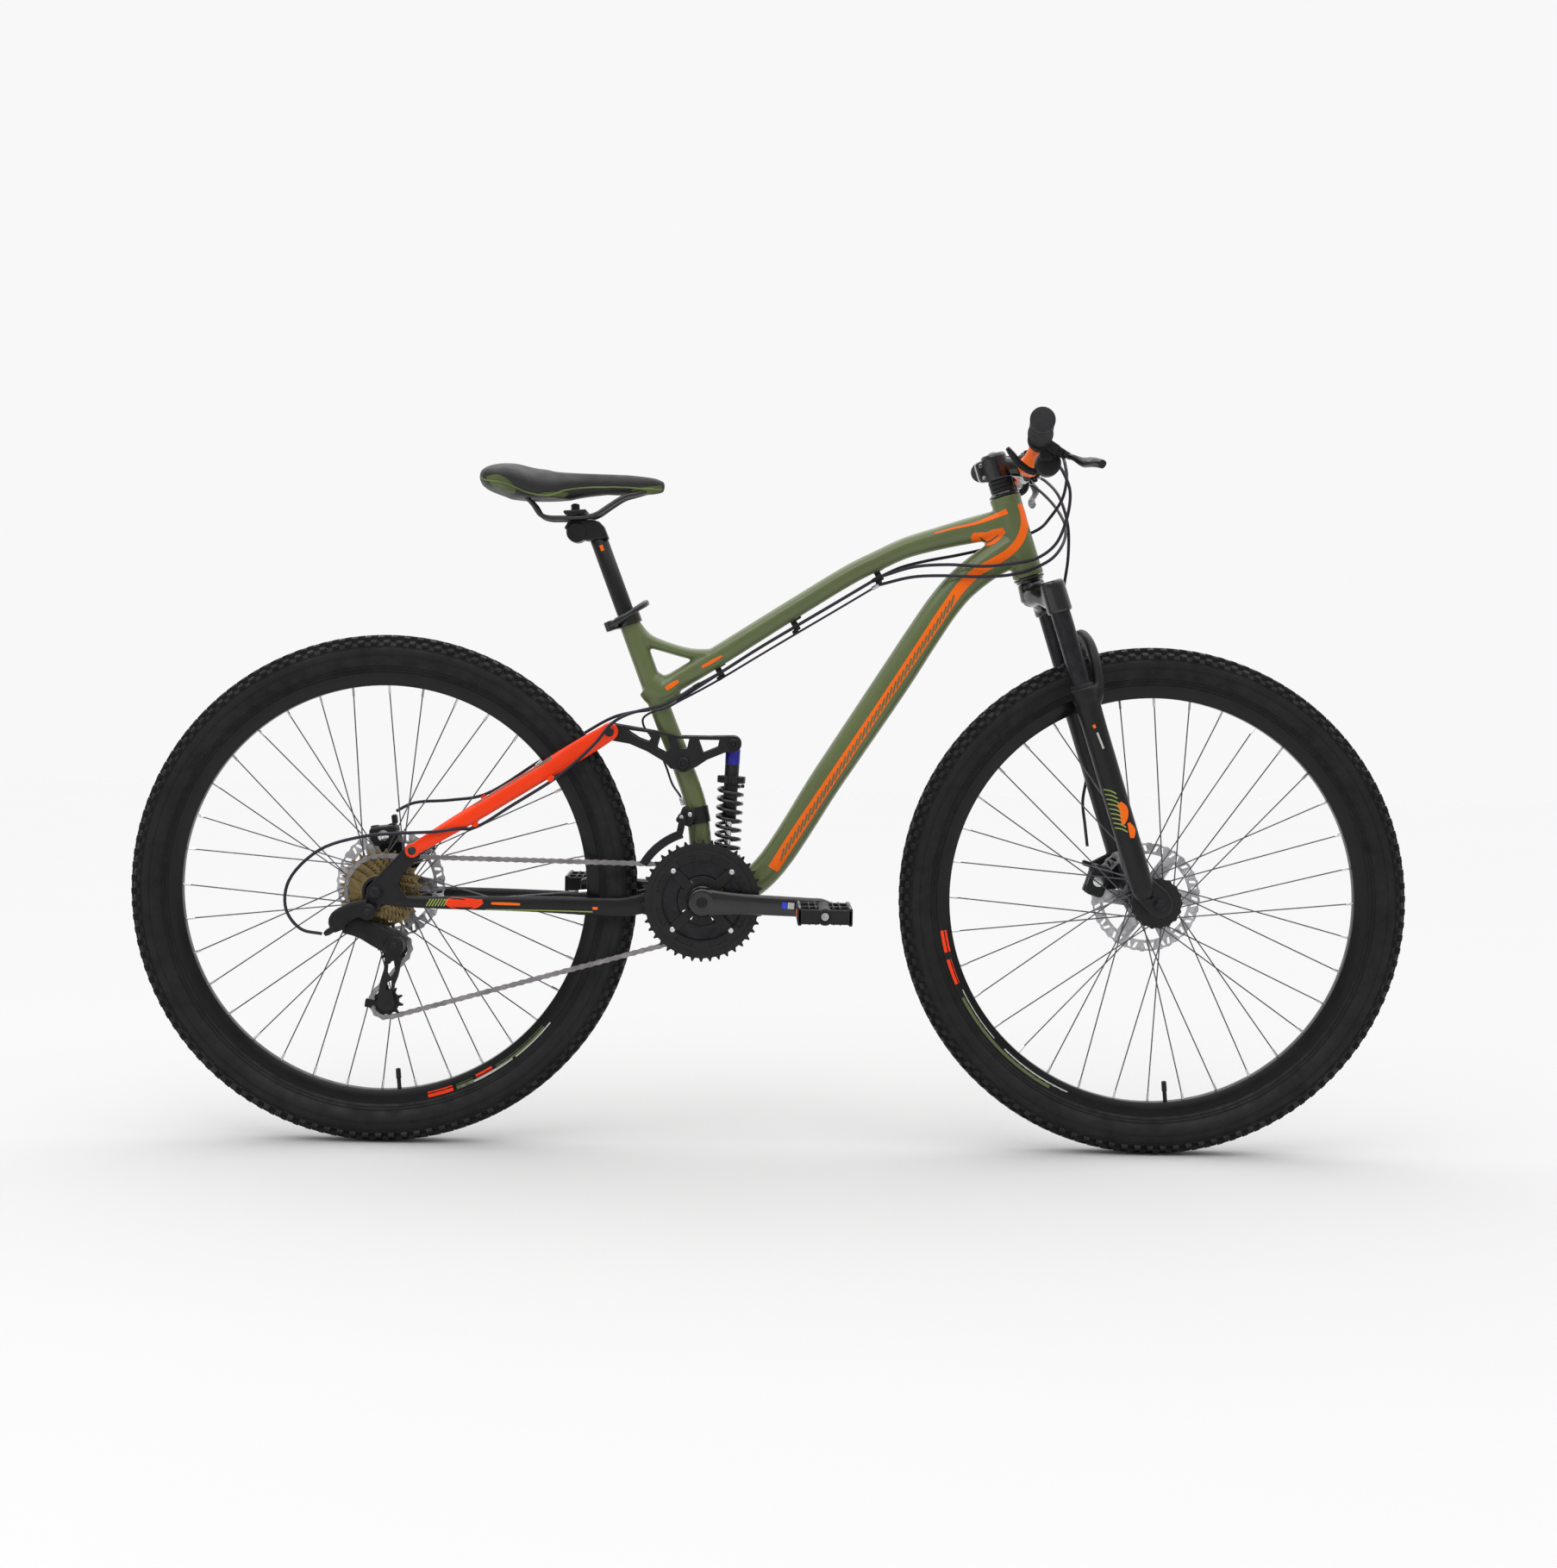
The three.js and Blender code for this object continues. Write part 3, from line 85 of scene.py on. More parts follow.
def linear(code):
    """A linear colour from an sRGB code such as 0x4A5A2C."""
    parts = [((code >> shift) & 255) / 255 for shift in (16, 8, 0)]
    return [p / 12.92 if p <= 0.04045 else ((p + 0.055) / 1.055) ** 2.4 for p in parts] + [1]


class Shader:
    """A material whose colour, roughness and bump come from noise in the object's own space."""

    def __init__(self, name, code, rough=0.4, metal=0.0, coat=0.0, spec=0.5):
        self.material = bpy.data.materials.new(name)
        self.material.use_nodes = True
        self.nodes = self.material.node_tree.nodes
        self.links = self.material.node_tree.links
        self.shader = self.nodes["Principled BSDF"]
        self.space = self.nodes.new("ShaderNodeTexCoord").outputs["Object"]
        self.colour = linear(code)
        self.set("Base Color", self.colour)
        self.set("Roughness", rough)
        self.set("Metallic", metal)
        self.set("Coat Weight", coat)
        self.set("Coat Roughness", 0.08)
        self.set("Specular IOR Level", spec)
        self.normal = None

    def set(self, socket, value):
        self.shader.inputs[socket].default_value = value

    def noise(self, scale, detail=4.0, stretch=(1, 1, 1)):
        texture = self.nodes.new("ShaderNodeTexNoise")
        texture.inputs["Scale"].default_value = scale
        texture.inputs["Detail"].default_value = detail
        mapping = self.nodes.new("ShaderNodeMapping")
        mapping.inputs["Scale"].default_value = stretch
        self.links.new(self.space, mapping.inputs["Vector"])
        self.links.new(mapping.outputs["Vector"], texture.inputs["Vector"])
        return texture.outputs["Fac"]

    def cells(self, scale):
        texture = self.nodes.new("ShaderNodeTexVoronoi")
        texture.inputs["Scale"].default_value = scale
        self.links.new(self.space, texture.inputs["Vector"])
        return texture.outputs["Distance"]

    def ramp(self, value, low, high, from_low=0.35, from_high=0.65):
        node = self.nodes.new("ShaderNodeMapRange")
        for socket, number in zip(("From Min", "From Max", "To Min", "To Max"), (from_low, from_high, low, high)):
            node.inputs[socket].default_value = number
        self.links.new(value, node.inputs["Value"])
        return node.outputs["Result"]

    def vary(self, value, dark=0.8, light=1.15):
        """The colour runs from dark to light times its own brightness, as value says."""
        mix = self.nodes.new("ShaderNodeMix")
        mix.data_type = "RGBA"
        mix.inputs["A"].default_value = [c * dark for c in self.colour[:3]] + [1]
        mix.inputs["B"].default_value = [min(c * light, 1) for c in self.colour[:3]] + [1]
        self.links.new(self.ramp(value, 0, 1), mix.inputs["Factor"])
        self.links.new(mix.outputs["Result"], self.shader.inputs["Base Color"])
        return self

    def polish(self, value, low, high):
        self.links.new(self.ramp(value, low, high), self.shader.inputs["Roughness"])
        return self

    def bump(self, value, depth, strength=0.4):
        """depth is in millimetres."""
        node = self.nodes.new("ShaderNodeBump")
        node.inputs["Distance"].default_value = depth * MM
        node.inputs["Strength"].default_value = strength
        self.links.new(value, node.inputs["Height"])
        if self.normal:
            self.links.new(self.normal, node.inputs["Normal"])
        self.normal = node.outputs["Normal"]
        self.links.new(self.normal, self.shader.inputs["Normal"])
        return self


def paint(name, code, rough=0.32, coat=0.5, spec=0.4):
    """Sprayed enamel: faint cloudiness, orange peel, and a clear coat."""
    s = Shader(name, code, rough, 0.0, coat, spec)
    s.vary(s.noise(9), 0.93, 1.07)
    s.polish(s.noise(30), rough - 0.05, rough + 0.09)
    return s.bump(s.noise(420, 2), 0.15, 0.25).material


def metal(name, code, rough, metallic=0.9, grain=(1, 1, 1), depth=0.1):
    """Machined, cast or anodised metal, with a grain along the stretched axis."""
    s = Shader(name, code, rough, metallic)
    s.vary(s.noise(60, 4, grain), 0.82, 1.16)
    s.polish(s.noise(140, 3, grain), rough - 0.09, rough + 0.13)
    return s.bump(s.noise(700, 2, grain), depth, 0.35).material


def plastic(name, code, rough=0.55, grain=900, depth=0.2):
    """Moulded plastic or rubber with a fine spark-eroded texture."""
    s = Shader(name, code, rough, 0.0, 0.0, 0.3)
    s.vary(s.noise(18), 0.8, 1.25)
    s.polish(s.noise(70), rough - 0.08, rough + 0.1)
    return s.bump(s.noise(grain, 2), depth, 0.5).material


def tyre_rubber():
    s = Shader("tyre rubber", 0x131315, 0.55, 0.0, 0.0, 0.3)
    s.vary(s.noise(26, 5), 0.75, 1.3)
    s.polish(s.noise(60), 0.5, 0.74)
    return s.bump(s.noise(650, 3), 0.35, 0.6).material


def saddle_leather():
    s = Shader("saddle cover", 0x1D1B1C, 0.5, 0.0, 0.0, 0.45)
    s.vary(s.noise(14, 5), 0.85, 1.15)
    s.polish(s.noise(35), 0.42, 0.6)
    s.bump(s.cells(520), 0.5, 0.35)
    return s.bump(s.noise(1400, 2), 0.2, 0.5).material


OLIVE = paint("olive paint", 0x58643A, 0.36, 0.35)
OLIVE_DARK = paint("dark olive stripe", 0x3C4526)
ORANGE = paint("orange paint", 0xF43A00, 0.36, 0.15, 0.25)
DECAL_ORANGE = paint("orange decal", 0xF86A08, 0.42, 0.05, 0.25)
LIME = paint("lime decal", 0x8FA04A, 0.4, 0.25)
PALE = paint("pale decal", 0xB9BCB4, 0.4, 0.2)
BLUE = paint("blue decal", 0x2F3FD0, 0.4, 0.2)
GLOSS_BLACK = paint("gloss black paint", 0x0E0E10, 0.24, 0.5)
SATIN_BLACK = paint("satin black paint", 0x0D0D0F, 0.42, 0.1, 0.3)
RIM_BLACK = paint("black rim", 0x08080A, 0.3, 0.1, 0.25)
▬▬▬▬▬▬
Quote the listing above from its first line to the line with "whose colour, roughness", inclusive, and add nothing.

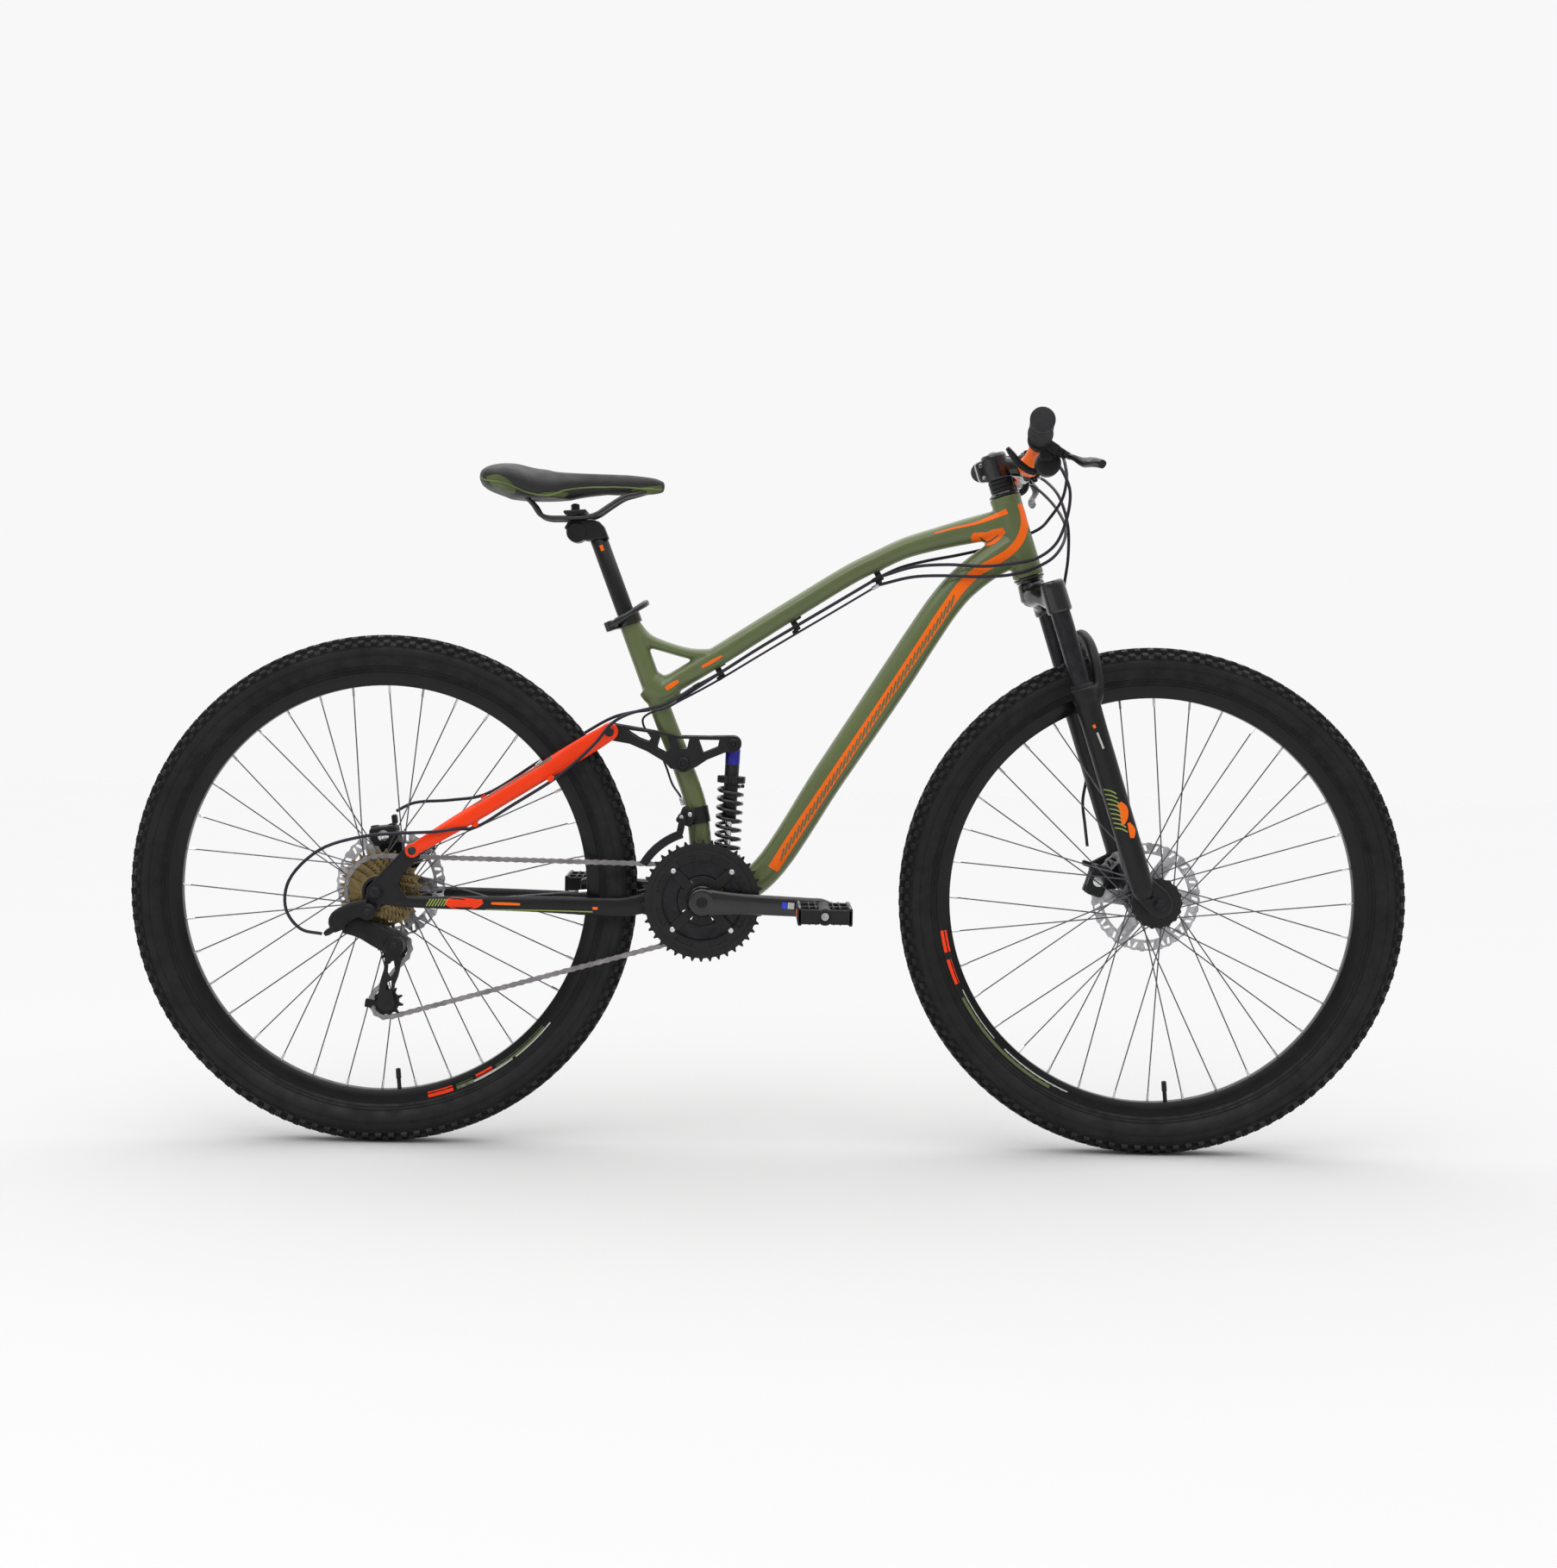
The three.js and Blender code for this object continues. Write part 3, from line 85 of scene.py on. More parts follow.
def linear(code):
    """A linear colour from an sRGB code such as 0x4A5A2C."""
    parts = [((code >> shift) & 255) / 255 for shift in (16, 8, 0)]
    return [p / 12.92 if p <= 0.04045 else ((p + 0.055) / 1.055) ** 2.4 for p in parts] + [1]


class Shader:
    """A material whose colour, roughness and bump come from noise in the object's own space."""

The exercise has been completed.